As I have said, bombing on its own is not the solution and the House of Commons vote must not be seen that way. We also need to understand that the refugee crisis- the worst we have seen in Europe since the Second World War- will not be solved unless the Syrian crisis is resolved. To do this means a wider strategy to ensure a safe, stable and democratic Syria and the removal of ISIS/Daesh who have forced thousands to flee their homes and an end to the civil war that allows them to operate as they do, as well as an end to Assad’s oppression. I and the Liberal Democrats have been right to call for us as a nation to do our bit to assist those feeling persecution and violence, but in the end it is hollow to do so when doing nothing to tackle the reasons for the people being forced to be refugees in the first place. So we must get to the situation where hundreds of thousands of Syrians are not having to abandon their home country and seek refuge elsewhere.
Yes, we must continue to show our compassion to people in desperate need- imagine being in their shoes. But Syrians, like each of us, want to live in their own home country, not be driven away from it. So while resettling Syrian refugees, we must also work to get the stability in Syria itself. Remember, these refugees had their family, friends, jobs and schools in Syria. They will want to try to return to that and rebuild the lives they had. It is therefore not enough to simply call for resettling refugees when we all know the only solution is this: a stable Syria that millions of people do not have to flee from in the first place. That must be our ultimate goal that we work towards and I see my decision as part of that.

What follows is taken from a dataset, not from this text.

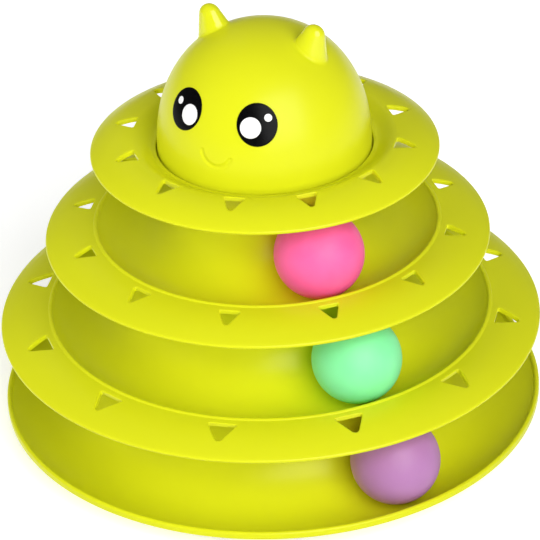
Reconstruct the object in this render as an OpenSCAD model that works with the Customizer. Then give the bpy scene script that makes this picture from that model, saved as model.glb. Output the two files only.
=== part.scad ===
/* [Balls] */
// Diameter of each ball
ball_d = 40; // [36:0.5:41]
// Wall of the hollow balls
ball_wall = 1.6; // [1:0.1:2.5]
// How far round the tower the purple ball lies, in degrees
purple_turn = -31.7; // [-60:0.1:0]
// How far round the tower the mint ball lies, in degrees
mint_turn = -35.2; // [-60:0.1:0]
// How far round the tower the pink ball lies, in degrees
pink_turn = -39.9; // [-60:0.1:0]

/* [Tower] */
// Height of the base rim above the floor
rim_h = 15; // [14.5:0.5:20]
// Rise from one tier to the next
tier_rise = 43.15; // [42:0.05:48]
// Radius of the base rim
rim_r = 125; // [122:0.5:130]
// Outer radius of the middle tray's flange
middle_r = 124.8; // [122:0.1:128]
// Outer radius of the upper tray's flange
upper_r = 101.4; // [99:0.1:104]
// Outer radius of the top ring
ring_r = 78.5; // [76:0.1:82]
// Wall of the trays, the ring and the head
wall = 2.2; // [1.8:0.1:2.6]

/* [Tracks] */
// Depth of each track below its lip
track_drop = 9.1; // [8:0.1:11]
// Distance from the lip to the track's lowest line
track_offset = 21; // [20:0.1:22]
// Radius of the sweep from the track up to the hub
sweep_r = 24; // [22:0.5:25]
// Distance from a flange's edge to the bead on its lip
flange_w = 23.15; // [20:0.05:25]
// How far a flange's edge lies below its tray's level
flange_drop = 5.8; // [4:0.1:8]
// How far a flanged tray's lip stands above its level
lip_rise = 1.3; // [0.8:0.1:1.8]
// How far a flange arches above a straight line
flange_arch = 1.5; // [0.8:0.1:2]
// Radius of the bead on each lip
bead_r = 1.1; // [0.8:0.1:1.5]

/* [Windows] */
// Number of windows in each flange
window_count = 12; // [6:1:16]
// Width of the middle tray's windows
middle_window_w = 12.4; // [10:0.1:14]
// Length of the middle tray's windows
middle_window_l = 10.2; // [8:0.1:12]
// Width of the upper tray's windows
upper_window_w = 9.2; // [8:0.1:11]
// Length of the upper tray's windows
upper_window_l = 8.8; // [7:0.1:11]
// Width of the top ring's windows
ring_window_w = 9.1; // [8:0.1:11]
// Length of the top ring's windows
ring_window_l = 8.9; // [7:0.1:11]
// How far the top ring's windows are turned, in degrees
ring_window_turn = -1.1; // [-5:0.1:5]
// Radius at the ends of a window's flat side
window_corner = 0.8; // [0.5:0.1:1.2]
// Radius at a window's tip, as a share of its width
window_tip_share = 0.16; // [0.12:0.01:0.2]

/* [Top ring] */
// Radius at which the ring is highest
crest_r = 60; // [57:0.1:63]
// How far the ring's crest stands above its edge
crest_rise = 6.7; // [5:0.05:8]
// How far the ring dips from its crest to the head
crest_dip = 4.45; // [3:0.05:6]
// Depth of the recess that the head sits in
recess_depth = 4; // [3:0.1:6]
// Radius of the hole in the middle of the ring
ring_hole_r = 22; // [15:0.5:24]

/* [Head] */
// Radius of the head at its foot
head_r = 48.3; // [46:0.1:49]
// Height of the dome above the head's straight foot
dome_h = 56.5; // [50:0.1:60]
// Fullness of the dome, where 2 is an ellipse
dome_fullness = 2.17; // [2:0.01:2.5]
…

So I hope that explains my position and how I and colleagues have come to this very difficult decision. I accept that people will have different views on this, but those of us making the decision are the ones who have to actually vote on the motion before us and it is a decision that whatever we do will weigh heavily upon us, as it must, but I and colleagues will do what we think is the right thing for the country, as either way it will it will be difficult for the party.